I went home and I went for a couple walks out in the woods, despite the stormy weather, and I realized that I haven't gone for a walk outside since I was home last. While I've been living in Charlottetown I've come to realize I hate living in the city. Oh sure, "This is the boonies" says John, but this is more than I can handle all the same. I feel no motivation to go outside at all. I only leave the building if someone says "Hey we're going ____. Want to come?" I just can't handle it. I did go for 1 walk in the city. It was at 6:00 in the morning and a blizzard out, and yet there was still a wicked load of traffic on University. I finally gave up on my plan to walk downtown and just walked around in the suburbs where there was peace.

3. Sleep is good.
I got my sleep cycle partially regulated while I was at home. Regular being in bed at 9:00, up at 5:00. And I discovered that my assessment in an earlier post was correct. I can do the 11-7 thing, even the 12-8 thing now, but I'm on a drain due to its abnormality. even though it's 8 hours, I just can't seem to fully adjust. When I was home my clock began to repair itself, and for the first time since I've started feeling drained and depressed last month, I felt rested, happy, and energetic.  I'm ashamed I'm breaking that so needed restoration even as I type right now.

I can't wait to get home. Regulate my sleep, go for quiet woods walks, read books for my own leisure and entertainment, and be done of school for another year. I'll post later about how sad I am that I won't see the friends I've made here.

Thursday, April 9, 2009

Stuff

We played road hockey today. I had one of my better games as a goalie, I made saves that I thought weren't possible. I think I may have some bruises to show when I go home as the trade off.

I'm going home for the weekend. As much as I love the College, its in the city. I just don't really enjoy the urban environment. When I was home I would go for one or two 30min-90min walks, just because I enjoy them. When I got to the College I basically never left the building. I only leave if I'm going somewhere, I never just go for a leisurely walk. I did once. But it was during a snow storm, so there was no traffic, made me wish I was home.

There's a path in the back corner of the woods, if you follow it all the way it goes for about a mile, maybe two, into the forest. I love walking that in the fall and spring(no mosquitoes), because it's entirely private, no one uses it, and there's a forest between every road and house, so no one can see you while your on it. 

I can't wait to go home and use this path, it'll relive some stress for me.

Tuesday, April 7, 2009

Music

So I'm sitting on five chairs in the Chapel listening to Robbie and James jam (Robbie-guitar James-Fish). It reminds me of how much I love music. I don't think I've always been muscially inclined, I'd have to check with Mom and Dad, but the longer I live the more I seem to like music and wish I had really started earlier. I drum now, and I used to play the trombone. I kinda wish I could play the Piano. I love music though, I like to listen to it at all times, and I love making it more than I like to listen to it. 

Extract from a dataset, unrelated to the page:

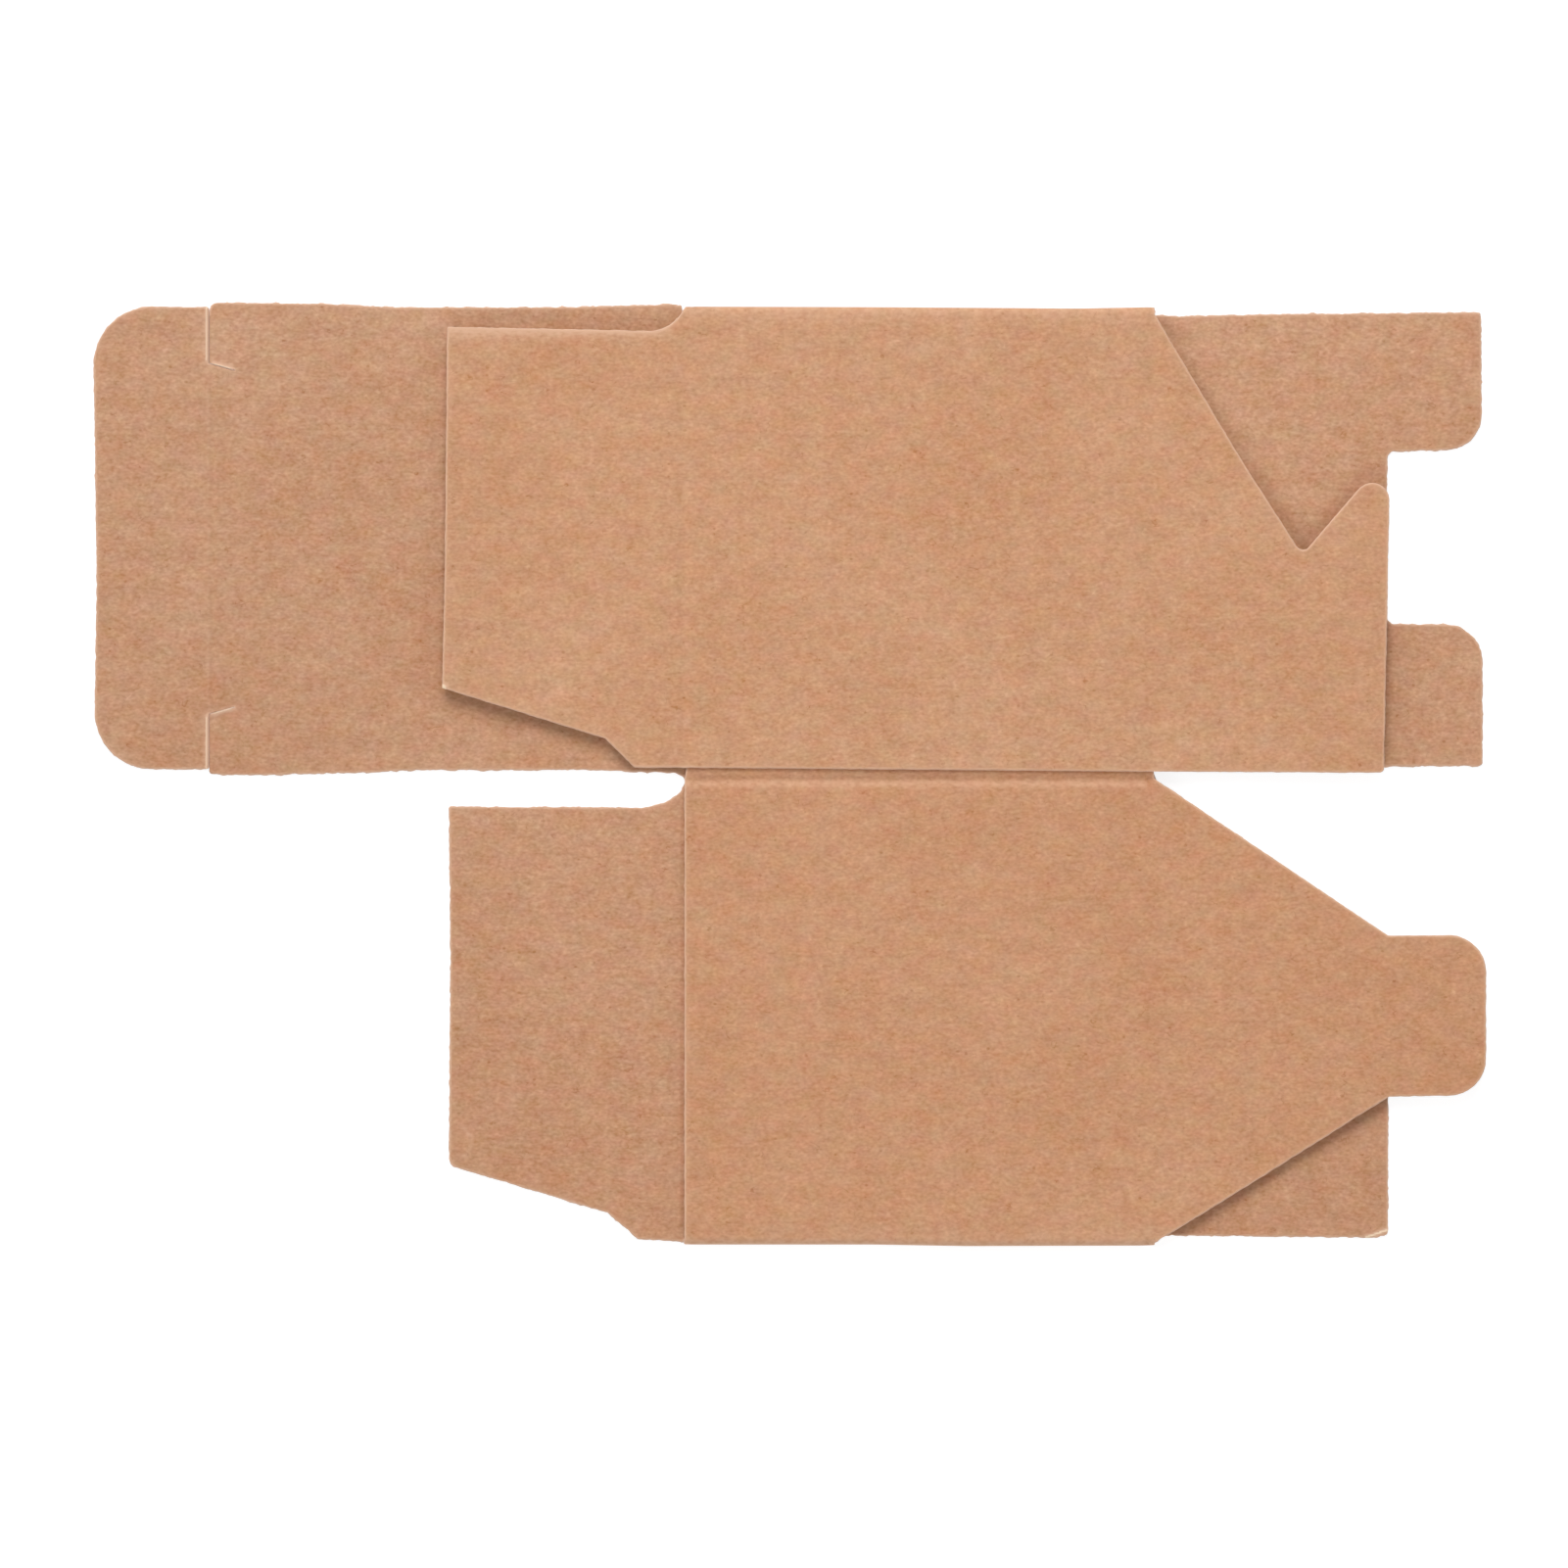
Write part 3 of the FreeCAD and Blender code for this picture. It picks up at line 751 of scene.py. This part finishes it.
def paled(n, colour, shade, fibre):
    """Paler along cut edges from rubbing, with a soft ragged border, and paler where the attribute
    wear_and_highlight says, which is partly painted highlight; torn bare where that is more than 3."""
    edge = n.add("ShaderNodeAttribute", attribute_name="from_cut").outputs["Fac"]
    wear_and_highlight = n.add("ShaderNodeAttribute", attribute_name="wear_and_highlight").outputs["Fac"]
    ragged = n.math("ADD", edge, n.math("MULTIPLY", n.math("SUBTRACT", fibre, 0.5), 0.30))
    share = n.span(ragged, 0.06, 0.30, RUBBED, 0, True)
    share = n.math("ADD", share, n.span(edge, 0.0, 0.9, 0.16, 0, True))
    # this paling is partly painted highlight, where wear_and_highlight says so
    share_paled = n.math("MULTIPLY", wear_and_highlight, n.span(fibre, 0.35, 0.65, 0.20, 0.36))
    share = n.math("ADD", share, share_paled, clamp=True)
    colour = n.mix(share, colour, tuple(own * more for own, more in zip(shade, PALER)))
    return n.mix(n.span(wear_and_highlight, 3.0, 4.4, 0, 1), colour, BARE)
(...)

I think I'll join them on the stage.

Saturday, April 4, 2009

Lack of Courtesy?

The mundane first, we played ball hockey yesterday despite the dampness. Our shoes will take a few days to dry out though mine were soaked through, and I didn't run through any puddles. I am happy to say though that my team won two of the three games we played.

 

On to the meat of the post, the lack of common courtesy in our modern society. 

Yesterday was a bad day for remembering things. I didn't remember that we had choir practice in the morning (and set a new record for a non-sick sleep in 8:48) so  I didn't get to do the work I had planned for the morning. At 12:30 approximately I realized I wouldn't get any work in the afternoon either because we were playing ball hockey at 2:00. Then at ball hockey Lydia was nice enough to remind me that I was going to a movie with Shaneese, Abby, and Jeromie to celebrate Shaneese's birthday at 5:30. I did manage to squeeze in the time for a shower between the time I got back (5:00) and the time we left. While at the theatre though, I held the door open for everyone, just as I was about to let it close two people walked across the street obviously heading for the entrance I was in. So being the nice person I am I held the door open for them, but instead of entering through the door I was holding open for them, they went around and entered through the other door! I might understand if they were a little closer to that door, but they stopped right in front of the door I was holding open, turned left, walked around the open door, and then entered.

 

Were these people so unaccustomed to people holding the door open that they didn't understand what I was doing? Did they genuinely not see that the door was open? Or were they trying to avoid me? I've toyed before with the idea that such things as automatic doors have removed common courtesies (Like holding the door open) from our society. We don't remember to hold the door for people because we don't need that reflex. We don't say thank you to the cashier, they're just doing their job. We don't let people go ahead of us in a line; we have problems of our own. 

 

Our world seems to have become a cold place. I remember in MacLean’s magazine they had a nation wide courtesy test, they checked who would give them service with a smile for a small purchase (such as a pen, or gum), who would stop to help someone who fell down and dropped a large stack of papers all over the place, and who would hold the door open for them when they followed close behind. If I remember correctly (please correct me if I'm wrong dad) the highest scoring city only had 70%. The next runners up having 60%, and it goes downhill from there. One of the most common excuses for not stopping to help someone though war basically "I'm too busy." 

I think we are failing to teach things which make life easier to live in, things like courtesy and chivalry. Sooner or later we are going to have to deal with the effects, but for now I will be a hero of courtesy. Being kind, and promoting my view of chivalry on the world.


Thursday, April 2, 2009

No point

So I'm sitting here in class and our professor is running late, and I noticed that the Blog needed an update so here it is.

The year photo is today. I don't mind that so much, but my shirts and my best pants need to be ironed (and I do know how to do that). I guess I'll have to do it imbetween classes. I can only hope that both sides of my shirt turn out the same, I start to get lazy after a point (and I will be in a hurry).

Tomorrow we might be playing road hockey, that'll be fun. I play one of the goalies so my job is to put my body imbetween a flying piece of solid rubber and a net that is slightly too large for my liking. That's OK though, I prefer that to running around and having to block shots without the equipment.